The OCHC Board, newly appointed by Mayor Bud Clark, picked John Reed's 104th Birthday to announce its formal existence and outlined plans to become a cultural presence and raise the profile of our cultural roots.

August 9, 1992      Old Church
Premiere Reading - Monograms

This OCHC-sponsored performance was the final act of the 1992 Portland Poetry Festival dedicated to poet Hazel Hall of Portland. The event drew a sizeable audience and helped launch a subsequent "bidding war" among the most prestigious Portland theaters for the right to stage the play.

Readers: Joanna Goff, Alyson Ayn Osborn, Don Alder and Scot Douglas

November 8, 1992      Cody's Cafe [now Il Fornaio] directly behind the Hazel Hall House
The Stars Come Out for Hazel

In which some of Portland's best voices read poems by, and statements about, the work of Hazel Hall. It was a fundraiser for the Hall Memorial, to be unveiled 2½ years later, on Mother's Day, 1995 (See Exhibit B, page 41).

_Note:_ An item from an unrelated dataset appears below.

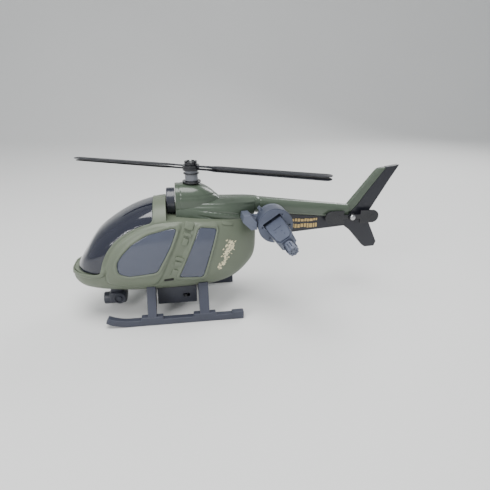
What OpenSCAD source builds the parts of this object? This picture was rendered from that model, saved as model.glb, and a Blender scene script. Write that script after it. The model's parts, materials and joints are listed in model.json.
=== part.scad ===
// Toy scout helicopter: egg-shaped cabin, folding two-bar main rotor, tail rotor
// and a swinging side gun on the port flank. Nose towards -X, port side towards -Y.
// The origin lies on the floor, under the middle of the whole model.

/* [Fuselage] */
// Wall thickness of the moulded fuselage halves
wall = 1.8; // [1.4:0.1:2.4]
// How square the fuselage cross-sections are (2 is an ellipse)
squareness = 2.6; // [2.2:0.1:3.2]
// Gap left around every part that is clipped or glued into another
fit_gap = 0.15; // [0.1:0.05:0.25]

/* [Main rotor] */
// Radius from the mast to a blade tip
rotor_r = 141; // [110:1:145]
// Width of a main rotor blade
blade_chord = 11; // [10:0.5:17]
// Thickness of a main rotor blade
blade_t = 1.2; // [1:0.1:1.6]
// Forward lean of the mast in degrees
mast_lean = 1; // [0:0.5:5]
// Heading of the lower blade pair, measured from the tail towards port
lower_heading = 29.5; // [20:0.5:60]
// How far the upper pair is turned from the lower pair when folded
fold_rest = 1; // [1:1:20]

/* [Tail] */
// Radius of the tail rotor
tail_rotor_r = 31; // [24:0.5:36]
// Thickness of the black tail frame and its fins
fin_t = 5.6; // [4:0.2:7]

/* [Landing gear] */
// Distance from the centre plane to the middle of a skid runner
skid_y = 42; // [38:1:48]
// Width of a skid runner
runner_w = 7; // [5:0.5:9]
// Height of a skid runner
runner_h = 6.6; // [5:0.2:8]

/* [Side gun] */
// Diameter of the turning drum
drum_d = 34; // [30:0.5:36]
// Distance from the centre plane to the gun's hinge pin
gun_y = 34; // [33:0.5:36]
// How far the gun is swung outwards from hanging straight down
swing_rest = 70; // [0:1:100]
// How far the drum is turned so that the muzzle leans to the rear
turn_rest = 35; // [0:1:60]
// Length from the hinge pin to the muzzle
gun_l = 46; // [44:0.5:56]

/* [Hidden] */
$fn = 48;
eps = 0.01;

olive = [0.36, 0.41, 0.27];
dark_olive = [0.25, 0.30, 0.19];
gunmetal = [0.40, 0.43, 0.48];
charcoal = [0.17, 0.18, 0.22];
gloss_black = [0.06, 0.06, 0.07];
smoke = [0.14, 0.14, 0.18, 0.8];
tint = [0.45, 0.47, 0.52, 0.5];

// Fuselage stations: x, top z, bottom z, half width
egg = [[-174.5, 52, 46, 5], [-171.5, 57, 39, 13], [-162, 72, 33, 24], [-146, 91, 29.5, 32],
    [-126, 106, 27.5, 37], [-104, 117, 26.5, 40], [-80, 123, 26.5, 41], [-55, 122, 27, 40],
    [-30, 116, 28.5, 36.5], [-8, 109, 35, 29], [8, 103, 48, 20], [17, 92, 66, 10]];
// Front stations of the windshield, set back at its foot behind the lip of the nose
screen = [[-169.5, 54, 46, 6], [-167, 60, 40, 14], [-159.5, 72.5, 33, 24],
    [-146, 91, 29.5, 32], [-126, 106, 27.5, 37], [-104, 117, 26.5, 40],
    [-80, 123, 26.5, 41], [-55, 122, 27, 40]];
// Stations of the cowl's long fairing and of the mast housing that stands on it
cowl = [[-67, 121.5, 88, 18.3], [-50, 122, 88, 20.8], [-38, 122, 87, 21.5],
    [-15, 121.8, 88, 20.5], [3, 122, 92, 15.5], [14, 121.5, 98, 10.5]];
housing = [[-67, 136.5, 100, 17.2], [-50, 137, 100, 18.2], [-40, 135.4, 101, 16.5],
    [-31, 130.5, 102, 13], [-22, 122.8, 104, 9]];
// Tail boom stations, in the same order
boom = [[14.2, 121, 104.4, 8.8], [66, 114.7, 98.5, 7.2], [121, 108.3, 93.3, 5.5]];

// Sideways shift that brings the middle of the whole model over the origin
side_shift = 3.41;

mast_x = -49.6;
mast_z = 137;
shaft_d = 5;
spigot_d = 7;
hub_d = 17;
run_gap = 0.06;
hub_h = 2.4;
lower_hub_z = 13.2;
upper_hub_z = 15.9;
cap_z = 18.6;
collar_d = 13;

tail_hub_x = 124.3;
tail_hub_z = 95.8;
tail_pin_d = 2.4;

front_strut_x = -96;
rear_strut_x = -42.6;
saddle_z = 9.6;
bend_r = 51.3;
bend_turn = 28;

drum_x = 30;
drum_z = 101.2;
face_out = 8;
drum_h = 13.8;
slot_half = 10.2;
housing_half = 9.8;
muzzle_half = 8.2;
pin_d = 3;

box_x0 = -90.5;
box_x1 = -49;
box_half = 20;
box_z = 10;
box_wall = 1.5;

// ---- smooth lofts through a list of stations ----
function spline(a, b, c, d, t) =
    0.5 * (2 * b + (c - a) * t + (2 * a - 5 * b + 4 * c - d) * t * t
    + (3 * b - a - 3 * c + d) * t * t * t);
function station(rows, u) =
    let (n = len(rows) - 1, i = min(floor(u), n - 1), t = u - i)
    spline(rows[max(i - 1, 0)], rows[i], rows[i + 1], rows[min(i + 2, n)], t);
function corner(c, e) = sign(c) * pow(abs(c), e);
function ring(row, inset, sides) =
    let (half_w = row[3] - inset, half_h = (row[1] - row[2]) / 2 - inset,
        mid = (row[1] + row[2]) / 2, e = 2 / squareness)
    [for (k = [0 : sides - 1]) let (a = 360 * (k + 0.5) / sides)
        [row[0], half_w * corner(cos(a), e), mid + half_h * corner(sin(a), e)]];

// Closed loft through the stations, pulled in by inset, from station u0 to u1
module loft(rows, inset = 0, u0 = 0, u1 = 0, steps = 30, sides = 32) {
    last = u1 == 0 ? len(rows) - 1 : u1;
    rings = [for (i = [0 : steps])
        ring(station(rows, u0 + (last - u0) * i / steps), inset, sides)];
    points = [for (r = rings) for (p = r) p];
    faces = concat(
        [[for (k = [0 : sides - 1]) k]],
        [[for (k = [sides - 1 : -1 : 0]) steps * sides + k]],
        [for (i = [0 : steps - 1]) for (k = [0 : sides - 1])
            let (a = i * sides + k, b = i * sides + (k + 1) % sides)
            [a, a + sides, b + sides]],
        [for (i = [0 : steps - 1]) for (k = [0 : sides - 1])
            let (a = i * sides + k, b = i * sides + (k + 1) % sides)
            [a, b + sides, b]]);
    polyhedron(points, faces, convexity = 4);
}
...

Presenters: Sue Mach, Katherine Dunn, Leanne Grabel, Ginnie Cooper, Margie Boulé, Vern Rutsala, Walt Curtis, Anne Hughes, Sally Lawrence, Chuck Duffy, Marian Wood Kolisch, Martha Ullman West, David A. Horowitz, Tim Barnes

Nov. 23 - Dec. 19, 1993      Portland Repertory Theater Stage II
Premiere Staging - Monograms

After winning the rights to stage this exciting theatrical debut, Portland Repertory brought Sue Mach's drama to life in a noteworthy production. OCHC was given the opportunity to speak briefly before most performances, raising community consciousness of Hall's importance as a poet, and expanding our base of enthusiasm for the creation of the Hall Memorial. Monograms moved to PRT's main stage in 1994.

Cast: Kelly Brooks: Hazel Hall, Sarah Lucht: Ruth Hall, Sam A. Mowry: Vachel Lindsay, Mark Schwan: Mr. Kidd, Bruce Burkhartsmeier: Director

May 7, 1994 (Mother's Day Eve)      Metropolitan Learning Center (MLC)
Hazel Hall Symposium & Celebration - A Stitch in Time Seventy Years After

See Hall program

February 10, 1995 (Mother's Day)      Metro Washington Park Zoo
Penny Avila Plaque Dedication

Penny Avila, a longstanding presence in the poetry community, was honored with a plaque at the Zoo, with which she'd been instrumental in creating its highly successful children's Valentine Poetry Contest.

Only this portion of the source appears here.